The unit's publications are also recorded in the bibliographies of academic works on unemployment, urban sustainability, housing strategy and environmental accounting, and working papers documenting the use of GMRIPU data are held in university repositories, including White Rose Research Online (Universities of Leeds, Sheffield and York).

== Related Greater Manchester joint units ==
GMRIPU was one of several specialist county-wide units retained as shared Greater Manchester services after 1986, each hosted by a district council or university on behalf of the ten authorities.
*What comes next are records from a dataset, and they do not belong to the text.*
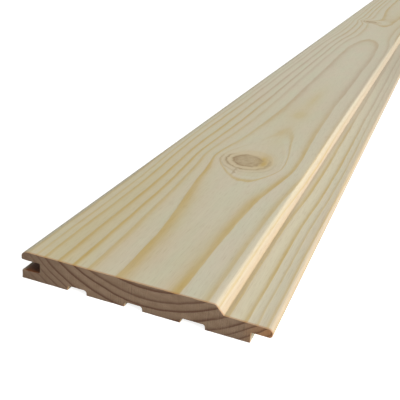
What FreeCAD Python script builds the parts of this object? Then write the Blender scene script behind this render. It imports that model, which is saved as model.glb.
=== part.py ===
"""Tongue and groove board: one length of planed pine lining board, with a bevel and a sunk shelf.

The board lies on its back. X runs across it, from the groove at -X to the tongue at +X, Y runs
along the grain, and Z is up. The section is drawn from the edge of the upper lip, at X = 0, and
from the back, at Z = 0. The finished board is then moved so that the origin is at the back,
under the middle of its width and length. All sizes are in millimetres.
"""
import FreeCAD, Part
import math
import os

# The stock
length = 2400.0
thickness = 14.0
cover_width = 110.6  # from the edge of the lower lip to the shoulder under the tongue

# The tongue, whose top is the end of the sunk shelf
tongue_length = 9.0
tongue_thickness = 4.5  # at the shoulder
tongue_tip_top_radius = 2.3
tongue_tip_bottom_radius = 1.3
tongue_root_radius = 0.4

# The face: its bevel goes down to the shelf, which falls a little towards the tongue
bevel_width = 4.0
bevel_arris_radius = 1.2
bevel_foot_radius = 1.0
shelf_width = 12.5  # from the foot of the bevel to the shoulder, so it shows when boards are joined
shelf_drop = 4.2  # from the face to the shelf, at the foot of the bevel
shelf_fall = 0.4  # from the foot of the bevel to the tip of the tongue

# The groove, sized for the tongue of the next board
joint_play = 0.1  # above and below that tongue
tip_gap = 0.3  # between the tip of that tongue and the root of the groove, when the boards touch
mouth_flare = 0.35  # how much lower the lower lip's top is at the mouth than at the root
upper_lip_overhang = 0.4  # past the lower lip, which is the one that touches the next shoulder
groove_root_radius = 0.7
lip_inner_radius = 0.6

# The outer edges
face_edge_chamfer = 1.8
face_edge_radius = 1.0
back_edge_radius = 0.3

# The relief channels in the back
relief_widths = (9.8, 8.8, 11.6)  # at the back, from the groove side to the tongue side
relief_depth = 2.4
relief_wall_lean = 0.5  # how far each wall leans in, from the back to the channel's bed
relief_bed_radius = 1.8
groove_side_ridge = 23.8  # from the edge of the lower lip to the first channel
tongue_side_ridge = 20.1  # from the last channel to the shoulder

shoulder_x = upper_lip_overhang + cover_width
bevel_foot_x = shoulder_x - shelf_width
total_width = shoulder_x + tongue_length


def shelf_height(x):
    """Returns the height of the shelf and of the tongue's top, which are one sloping plane."""
    fallen = (x - bevel_foot_x) / (total_width - bevel_foot_x)
    return thickness - shelf_drop - shelf_fall * fallen


def relief_corners():
    """Returns the corners of the channels, in order across the back, as (x, z, radius)."""
    first = upper_lip_overhang + groove_side_ridge + relief_widths[0] / 2
    last = shoulder_x - tongue_side_ridge - relief_widths[-1] / 2
    corners = []
    for number, width in enumerate(relief_widths):
        centre = first + (last - first) * number / (len(relief_widths) - 1)
        wall = width / 2
        bed = wall - relief_wall_lean
        corners += [
            (centre - wall, 0.0, 0.0),
            (centre - bed, relief_depth, relief_bed_radius),
            (centre + bed, relief_depth, relief_bed_radius),
            (centre + wall, 0.0, 0.0),
        ]
    return corners


def section_corners():
    """Returns the whole outline, once round from the lower lip, as (x, z, radius)."""
    tongue_bottom = shelf_height(shoulder_x) - tongue_thickness
    back = [
        (upper_lip_overhang, 0.0, back_edge_radius),
        *relief_corners(),
        (shoulder_x, 0.0, back_edge_radius),
    ]
    tongue = [
        (shoulder_x, tongue_bottom, tongue_root_radius),
        (total_width, tongue_bottom, tongue_tip_bottom_radius),
        (total_width, shelf_height(total_width), tongue_tip_top_radius),
    ]
    face = [
        (bevel_foot_x, shelf_height(bevel_foot_x), bevel_foot_radius),
        (bevel_foot_x - bevel_width, thickness, bevel_arris_radius),
        (face_edge_chamfer, thickness, face_edge_radius),
        (0.0, thickness - face_edge_chamfer, face_edge_radius),
    ]
    groove_root_x = upper_lip_overhang + tongue_length + tip_gap
    groove_root_bottom = tongue_bottom - joint_play
    groove = [
        (0.0, shelf_height(shoulder_x) + joint_play, lip_inner_radius),
        (groove_root_x, shelf_height(total_width) + joint_play, groove_root_radius),
        (groove_root_x, groove_root_bottom, groove_root_radius),
        (upper_lip_overhang, groove_root_bottom - mouth_flare, lip_inner_radius),
    ]
    return back + tongue + face + groove


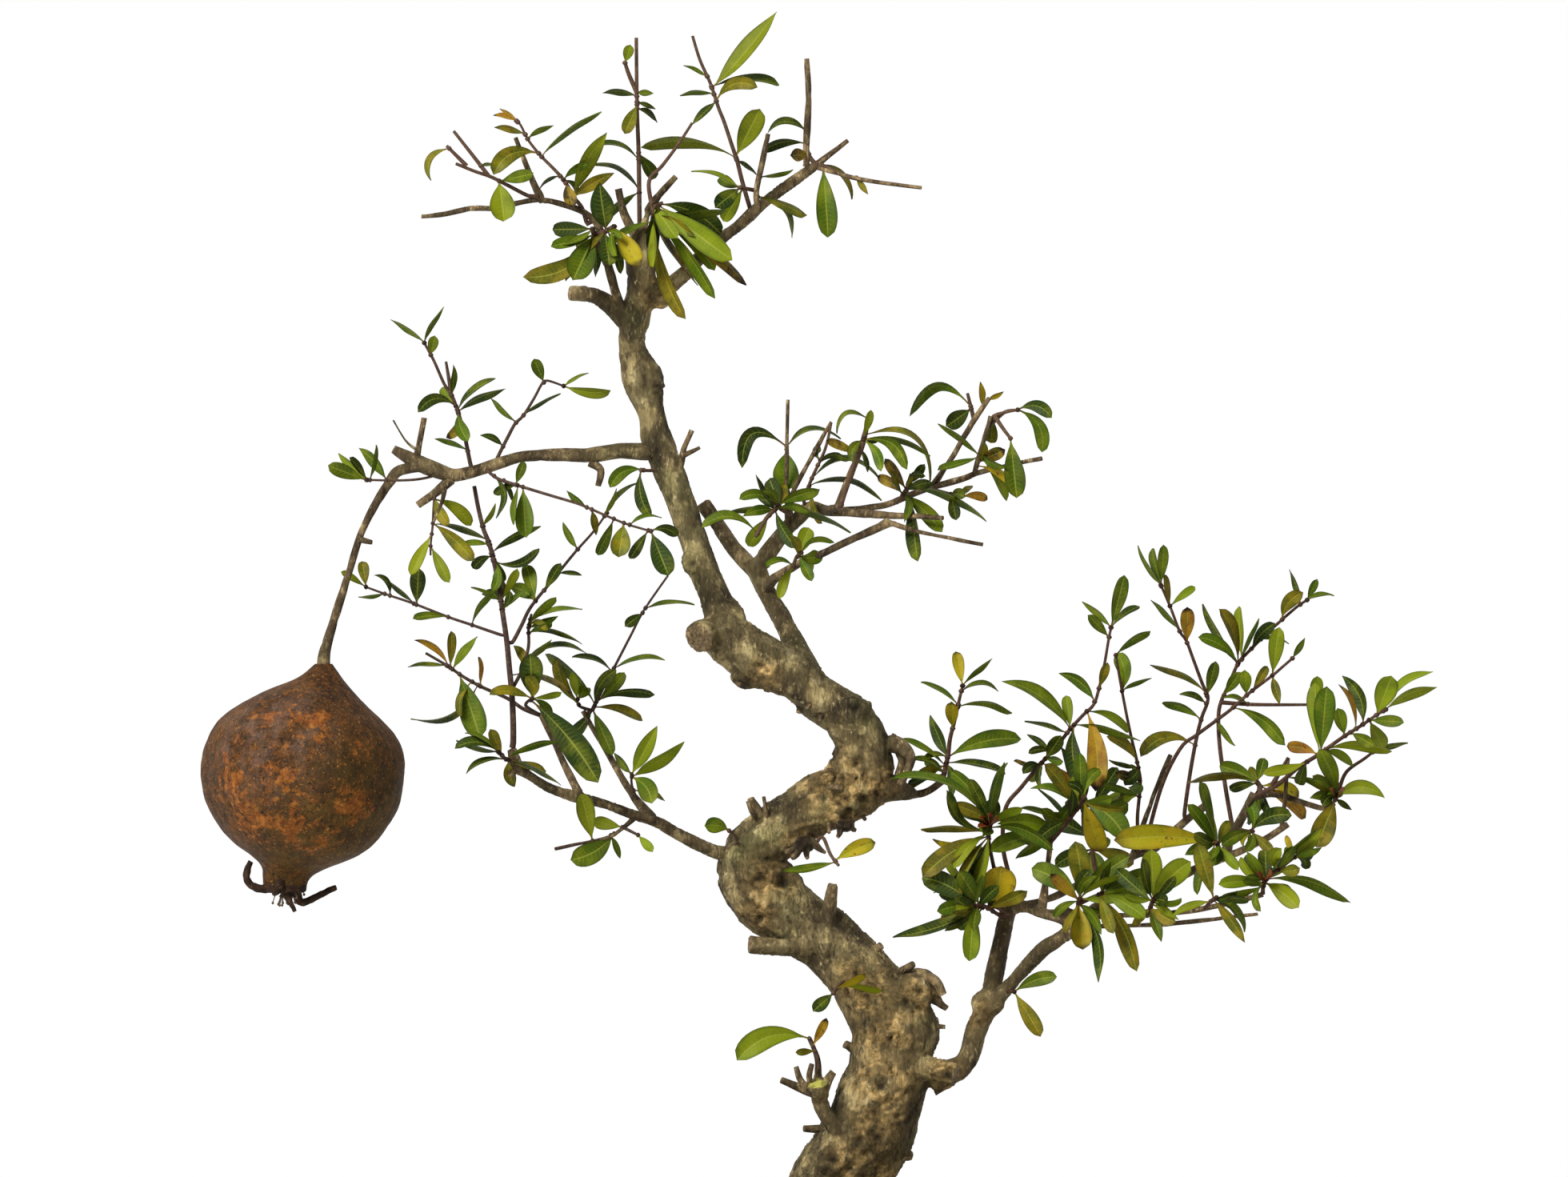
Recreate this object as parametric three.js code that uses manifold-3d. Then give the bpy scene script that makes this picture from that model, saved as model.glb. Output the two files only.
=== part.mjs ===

Unlike GMRIPU, some of these units continue to operate:

- The Greater Manchester Ecology Unit (GMEU), hosted by Tameside Metropolitan Borough Council, continues to provide ecological and nature conservation advice to the ten districts.
- The Greater Manchester Archaeological Unit (GMAU), based at the University of Manchester, maintained the county Sites and Monuments Record from 1980. GMAU closed in the early 2010s and was succeeded by the Greater Manchester Archaeological Advisory Service (GMAAS), hosted by the University of Salford and funded by AGMA and later the GMCA.
- A Minerals and Waste Planning Unit is hosted by the GMCA.

== Legacy ==
The work undertaken by GMRIPU / GM Research anticipated the increasingly extensive use of small-area statistics, geographic information systems and metropolitan-level economic intelligence in Greater Manchester.

Research and economic analysis are now undertaken at Greater Manchester level by the GMCA Research Team. GMCA describes this team as formerly New Economy and states that it has developed analytical tools used in areas including employment, health, housing, social services and economic policy.